In Golding v Martin ([2019] EWCA Civ 446), the tenant of a long lease of a flat failed to pay a service charge reserved as rent. The landlord brought forfeiture proceedings and was awarded possession. The landlord gave the flat to his daughter and she sold it. The tenant, who lived in Spain, found out what had happened and sought to have the order set aside. The Court of Appeal set the order aside on the grounds that the County Court did not have power to make the order in the terms in which it had been made.
Section 138(3) of the County Courts Act 1984 specifies the form of the order that the County Court can make. The order for possession may not take effect within four weeks from the date of the order nor may it be unconditional. The order made in the present case was an immediate unconditional order.
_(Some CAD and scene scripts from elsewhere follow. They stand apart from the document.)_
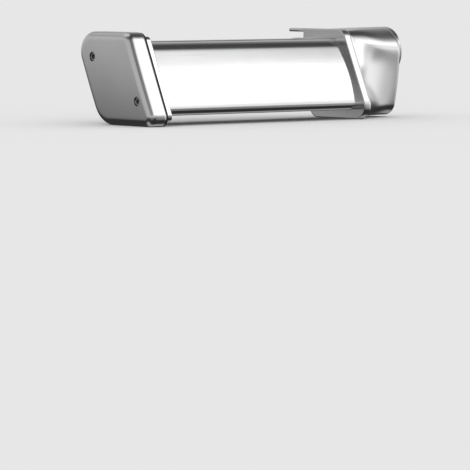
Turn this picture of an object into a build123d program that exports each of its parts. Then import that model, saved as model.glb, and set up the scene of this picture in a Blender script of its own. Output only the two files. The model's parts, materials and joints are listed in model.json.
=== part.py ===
"""Pasta cutting head: two intermeshing cutter rollers between end frames, driven by three spur gears.

+X runs along the rollers towards the drive end, +Y towards the back, +Z up.
The origin is on the supporting surface, under the middle of the machine.
"""
from build123d import *
import math
import os

os.makedirs("parts", exist_ok=True)

# ---------------------------------------------------------------- body section
section_height = 58.6
section_depth = 58.2
lean = math.tan(math.radians(25.1))       # the top of the body leans back
mid_height = section_height / 2

# ---------------------------------------------------------------- along the machine
cap_depth = 13.4                          # left end cap
body_span = 165.0                         # from the cap's rim to the housing's flange
housing_length = 47.0                     # flange to the face of the drive collar
overall_length = cap_depth + body_span + housing_length
cap_face_x = -overall_length / 2
seam_x = cap_face_x + cap_depth
flange_x = seam_x + body_span
collar_face_x = overall_length / 2

# ---------------------------------------------------------------- walls and plates
cap_wall = 2.4
left_frame_thickness = 6.8
left_frame_inset = 2.8
right_frame_thickness = 5.5
frame_edge_fillet = 0.8
seal_inset = 0.4
seal_width = 1.2                          # rubber seal round the left frame, against the cap's rim
panel_inset = 5.2
panel_thickness = 0.9
panel_top = 22.6                          # both covers end level, below the cap and the flange
panel_bottom = -23.0
sheet_gap = 0.1
right_frame_inset = panel_inset + panel_thickness + 2 * sheet_gap
right_frame_top = panel_top - panel_thickness - 2 * sheet_gap
left_inner_x = seam_x + left_frame_thickness
right_inner_x = flange_x - right_frame_thickness
cap_radii = (8.0, 12.5, 18.0, 6.0)        # front top, back top, back bottom, front bottom
cap_edge_fillet = 4.6
housing_radii = (8.0, 6.0, 8.0, 6.0)
frame_radii = (4.0, 8.0, 12.0, 3.5)
frame_corner_radii = (2.0, 2.0, 2.0, 2.0)

# ---------------------------------------------------------------- cutter rollers
roller_spacing = 20.0
roller_z = -3.2                           # roller axes, measured from mid height
nip_y = lean * roller_z
front_axis = (nip_y - roller_spacing / 2, roller_z)
rear_axis = (nip_y + roller_spacing / 2, roller_z)
ring_radius = 10.5                        # the rings overlap by 1 mm at the nip
core_radius = 8.9
strand_width = 6.6
strand_count = 21
ring_width = strand_width - 0.1
cutter_mid_x = seam_x + body_span / 2
roller_gap = 2.4                          # end frame to roller shoulder
journal_radius = 4.0
running_clearance = 0.06
press_gap = 0.02                          # bushes and screws modelled just clear of their holes
journal_end_gap = 0.6                     # outer face of the left frame to the journal ends

# ---------------------------------------------------------------- bushes
bush_radius = 6.0
bush_flange_radius = 7.4
bush_flange = 1.5
washer_radius = 6.8
washer_bore_gap = 0.3
washer_thickness = 0.5
thrust_gap = 0.1

# ---------------------------------------------------------------- gear train
gear_module = 1.0
roller_teeth = 20
pinion_teeth = 16
pressure_angle = math.radians(25)
backlash = 0.16
addendum = 0.95 * gear_module
dedendum = 1.25 * gear_module
tooth_foot = 0.3                          # each tooth is drawn this far below the root circle
gear_x = flange_x + 1.8
gear_width = 8.0
pinion_centre_distance = gear_module * (roller_teeth + pinion_teeth) / 2
pinion_bearing = 70.5                     # direction from front gear to pinion, degrees from +Y
drive_axis = (
    front_axis[0] + pinion_centre_distance * math.cos(math.radians(pinion_bearing)),
    front_axis[1] + pinion_centre_distance * math.sin(math.radians(pinion_bearing)),
)
gear_seat_radius = 3.3
gear_flat = 2.6                           # distance from the axis to the drive flat
gear_seat_gap = 0.03
gear_seat_overhang = 2.4                  # the seat carries on past the gear for its clip
roller_groove_radius = 2.0
roller_clip_radius = 5.0
pinion_groove_radius = 3.2
pinion_clip_radius = 6.0
clip_thickness = 0.8
clip_gap = 0.05

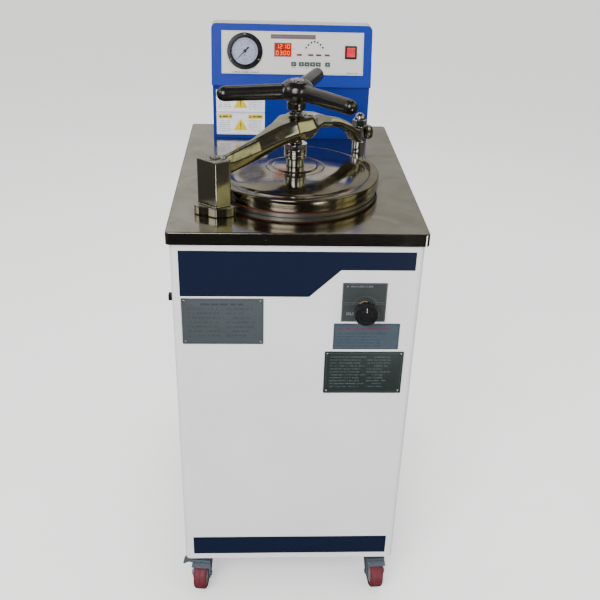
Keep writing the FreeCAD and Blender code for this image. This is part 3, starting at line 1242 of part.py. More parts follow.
# --- write every node ----------------------------------------------------------------
def main():
    os.makedirs("parts", exist_ok=True)
    single = (cabinet_shell, rear_panel, chassis, worktop, pressure_vessel, vessel_gasket, insulation_jacket,
              heater_element, heater_guard, drain_pipe, exhaust_valve, exhaust_knob, safety_valve, cable_gland,
              console_neck, console_head, console_shell, control_panel, control_board, gauge_case, gauge_dial,
              gauge_needle, gauge_glass, display_window, rocker_frame, power_rocker, hinge_bracket, hinge_pin,
              swing_arm, latch_post, lid, thrust_collar, clamp_screw, handwheel, breaker_body, reset_button)
    for builder in single:
        save(builder.__name__, [builder()])
    several = (vinyl_stripes, data_plates, round_head_screws, valve_scale_plates, notice_labels, vessel_probes,
               steam_pipes, status_lights, castor_plates)
    for builder in several:
        save(builder.__name__, builder())
    for index, x in enumerate(KEY_CENTRES):
        save("key_%d" % (index + 1), [key_cap(x)])
    for name, spot, heading in CASTORS:
        fork = braked_fork() if name == "front_left" else castor_fork()
        save("fork_" + name, [at_castor(fork, spot, heading)])
        save("wheel_" + name, [at_castor(castor_wheel(), spot, heading)])
        if name == "front_left":
            save("brake_pedal", [at_castor(brake_pedal(), spot, heading)])


main()
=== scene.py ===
import json
import math
import random

import bmesh
import bpy
from mathutils import Matrix, Vector

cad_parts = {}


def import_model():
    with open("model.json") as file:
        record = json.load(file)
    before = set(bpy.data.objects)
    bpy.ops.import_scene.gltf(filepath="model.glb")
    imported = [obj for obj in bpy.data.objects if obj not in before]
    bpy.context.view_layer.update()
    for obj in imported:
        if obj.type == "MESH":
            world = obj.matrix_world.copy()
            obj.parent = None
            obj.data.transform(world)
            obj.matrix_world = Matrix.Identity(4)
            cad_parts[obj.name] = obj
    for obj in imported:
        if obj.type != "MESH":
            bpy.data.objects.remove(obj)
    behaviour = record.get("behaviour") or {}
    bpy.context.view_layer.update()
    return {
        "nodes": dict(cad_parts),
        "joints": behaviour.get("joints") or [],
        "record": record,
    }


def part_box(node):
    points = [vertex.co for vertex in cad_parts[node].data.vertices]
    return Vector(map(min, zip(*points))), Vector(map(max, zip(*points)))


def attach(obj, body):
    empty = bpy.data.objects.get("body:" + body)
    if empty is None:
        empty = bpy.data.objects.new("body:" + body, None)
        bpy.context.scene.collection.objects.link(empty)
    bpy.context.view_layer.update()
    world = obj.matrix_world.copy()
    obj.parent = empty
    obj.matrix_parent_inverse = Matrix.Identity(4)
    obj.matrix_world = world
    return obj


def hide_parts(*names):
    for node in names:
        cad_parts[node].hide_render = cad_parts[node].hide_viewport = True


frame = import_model()
RECORD = frame["record"]
NODES = frame["nodes"]
MM = 0.001
random.seed(7)


# ---------------------------------------------------------------- places
def low(node):
    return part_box(node)[0]


def high(node):
    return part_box(node)[1]


def mid(node):
    a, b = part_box(node)
    return (a + b) / 2


def joint(name):
    return next(j for j in frame["joints"] if j["name"] == name)


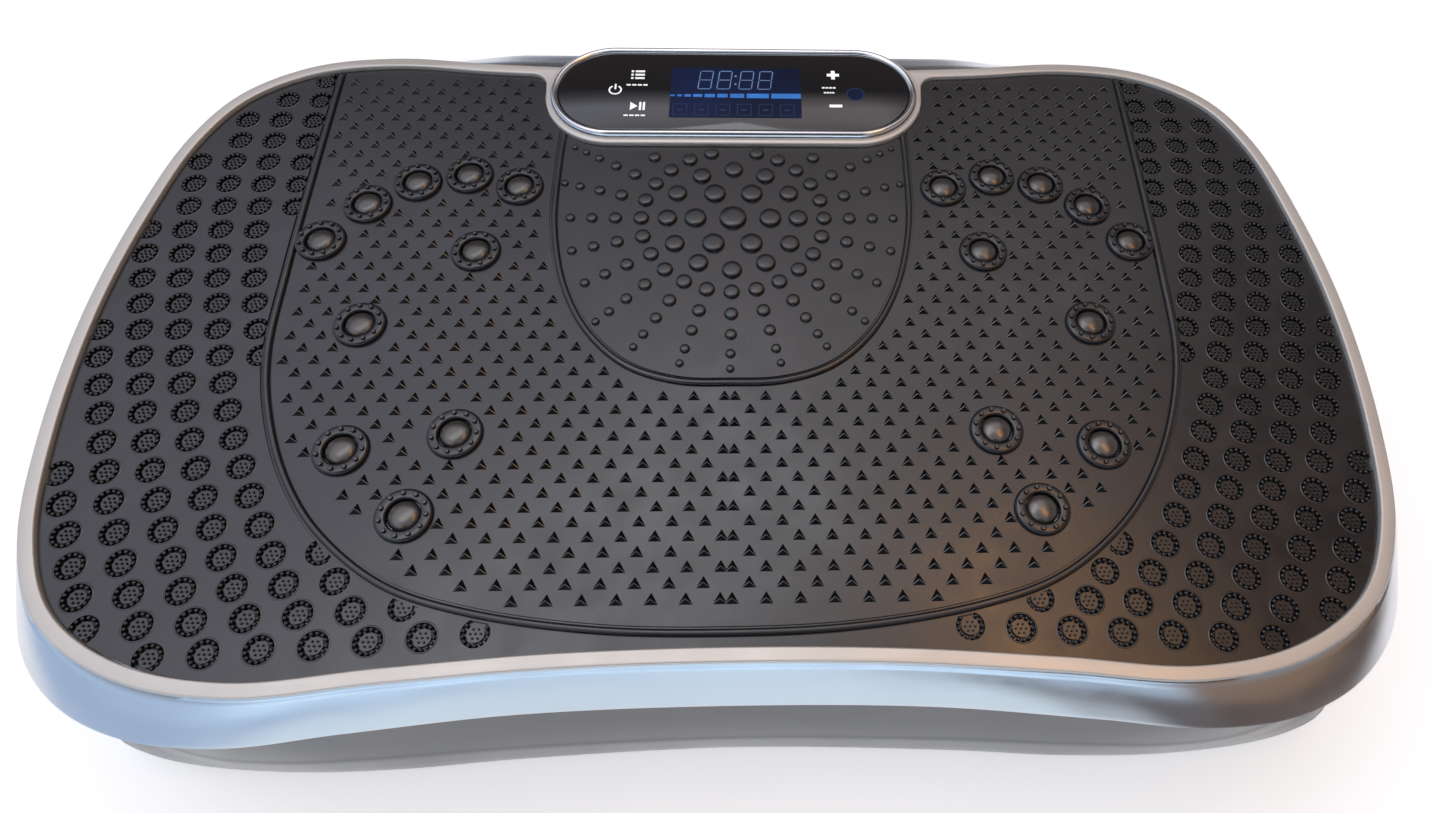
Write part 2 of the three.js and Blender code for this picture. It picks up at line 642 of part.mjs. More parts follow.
add('crank_pulley', pulley(CRANK.x, CRANK.z, CRANK_PULLEY_R, CRANK.shaftR + GAP), STEEL);
add('crank_shaft', crankShaft(), STEEL);
add('connecting_rod', connectingRod(), CASTING);
add('rod_pin', rod(CRANK.x, ROD_PIN_Z, ROD_PIN_R, 23, 48), STEEL);
add('control_board', controlBoard(), BOARD);
add('inlet_tray', inletTray(), BLACK_PLASTIC);
add('power_inlet', powerInlet(), BLACK_PLASTIC);
add('switch_frame', switchFrame(), BLACK_PLASTIC);
add('rocker_switch', rocker(), BLACK_PLASTIC);
add('deck_frame', deckFrame(), STEEL);
add('upper_casing', upperCasing(), SILVER);
add('rim_trim', rimTrim(), CHAMPAGNE);
add('mat', mat(), MAT_RUBBER);
for (const { side, number, x, y } of magnetPlaces()) {
  add(`magnet_${side < 0 ? 'left' : 'right'}_${number}`, magnet(x, y), GUNMETAL);
}
add('console_housing', consoleHousing(), BLACK_PLASTIC);
add('display_board', displayBoard(), BOARD);
add('console_glass', consoleGlass(), BLACK_GLASS);
add('console_bezel', consoleBezel(), CHROME);

export default plate;
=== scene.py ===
"""Vibration plate: the looks of a rubber-matted rocking deck with a touch console, on its lower shell.

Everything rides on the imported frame. Shapes are written in millimetres and turned into metres when a
mesh is made; +X is right, +Y is towards the console and +Z is up, with the floor at 0.
"""
import json
import math

import bpy
import numpy as np
from mathutils import Matrix, Vector
from mathutils.geometry import delaunay_2d_cdt


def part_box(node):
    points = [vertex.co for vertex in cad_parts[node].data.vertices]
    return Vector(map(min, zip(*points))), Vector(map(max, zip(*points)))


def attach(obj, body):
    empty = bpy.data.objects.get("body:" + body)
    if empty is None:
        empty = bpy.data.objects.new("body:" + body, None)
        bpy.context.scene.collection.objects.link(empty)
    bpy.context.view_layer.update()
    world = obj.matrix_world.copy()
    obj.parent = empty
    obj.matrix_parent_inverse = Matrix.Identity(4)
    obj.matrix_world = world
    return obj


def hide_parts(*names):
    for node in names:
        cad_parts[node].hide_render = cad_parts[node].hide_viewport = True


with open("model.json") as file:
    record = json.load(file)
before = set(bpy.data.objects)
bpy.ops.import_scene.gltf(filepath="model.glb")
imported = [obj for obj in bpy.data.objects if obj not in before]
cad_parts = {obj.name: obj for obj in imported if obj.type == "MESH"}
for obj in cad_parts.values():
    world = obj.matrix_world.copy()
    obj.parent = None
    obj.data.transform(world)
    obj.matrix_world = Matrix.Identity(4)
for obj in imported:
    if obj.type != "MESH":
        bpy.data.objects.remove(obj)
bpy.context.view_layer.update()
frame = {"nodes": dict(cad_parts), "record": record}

MM = 0.001
TAU = 2 * math.pi


# ---- places taken from the frame ----
def span(node):
    """Lowest and highest corner of a node, in millimetres."""
    low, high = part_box(node)
    return np.array(low) / MM, np.array(high) / MM


def middle(node):
    return sum(span(node)) / 2


def mount_height(name):
    found = next(m for m in frame["record"]["mounts"] if m["name"] == name)
    return found["pos_m"][2] / MM


MAT_TOP = mount_height("standing_face")
MAT_LOW = span("mat")[0][2]
COLLAR_TOP = span("mat")[1][2]
RIM_LOW, RIM_TOP = (corner[2] for corner in span("rim_trim"))
BAND_LOW, LIP_TOP = (corner[2] for corner in span("upper_casing"))
GLASS_LOW, GLASS_HIGH = span("console_glass")
BEZEL_LOW, BEZEL_HIGH = span("console_bezel")
SHELL_LOW, SHELL_HIGH = span("lower_shell")
CONSOLE_Y = (GLASS_LOW[1] + GLASS_HIGH[1]) / 2
GLASS_R = (GLASS_HIGH[1] - GLASS_LOW[1]) / 2
STADIUM_HALF = (GLASS_HIGH[0] - GLASS_LOW[0]) / 2 - GLASS_R
BEZEL_R = (BEZEL_HIGH[1] - BEZEL_LOW[1]) / 2
TRAY_LOW, TRAY_HIGH = span("inlet_tray")

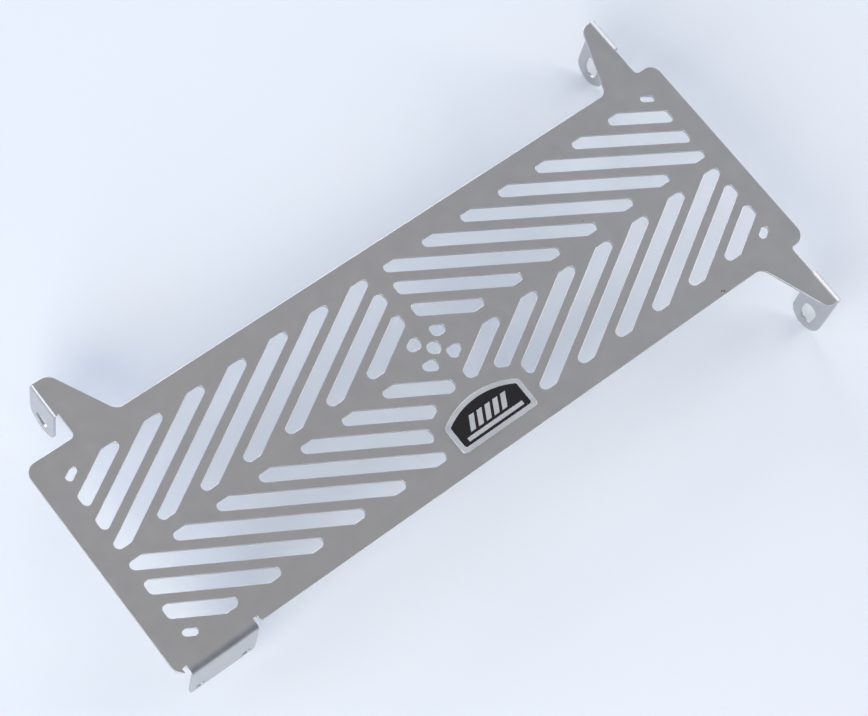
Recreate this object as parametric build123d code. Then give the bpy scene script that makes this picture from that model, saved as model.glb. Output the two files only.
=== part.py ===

The point was raised for the first time on appeal but this was one of those exceptional cases in which this was permissible since it went to the jurisdiction of the County Court (Pittalis v Grant [1989] QB 605).
The point was ‘no mere technicality’ since, ‘Where the forfeiture of a long (and potentially valuable) lease is in issue it is plainly of the utmost importance that the lessee be given the right to pay.’ ([20]).
The landlord argued for an alternative interpretation of section 138 which would have meant that the County Court had no right to grant relief from forfeiture in cases of non-payment of rent.
The Court of Appeal rejected this argument, emphasising the fundamental importance of the right to grant relief:
‘it is in our judgment inconceivable to imagine that Parliament could have intended that an important safeguard for tenants should be completely by-passed in the event of a sumamry disposal of a claim to forfeit on the ground of non-payment of rent. To attribute such an intention to Parliament would be to attribute to it an intention to legislate for an irrational scheme.‘ ([31]) (emphasis added).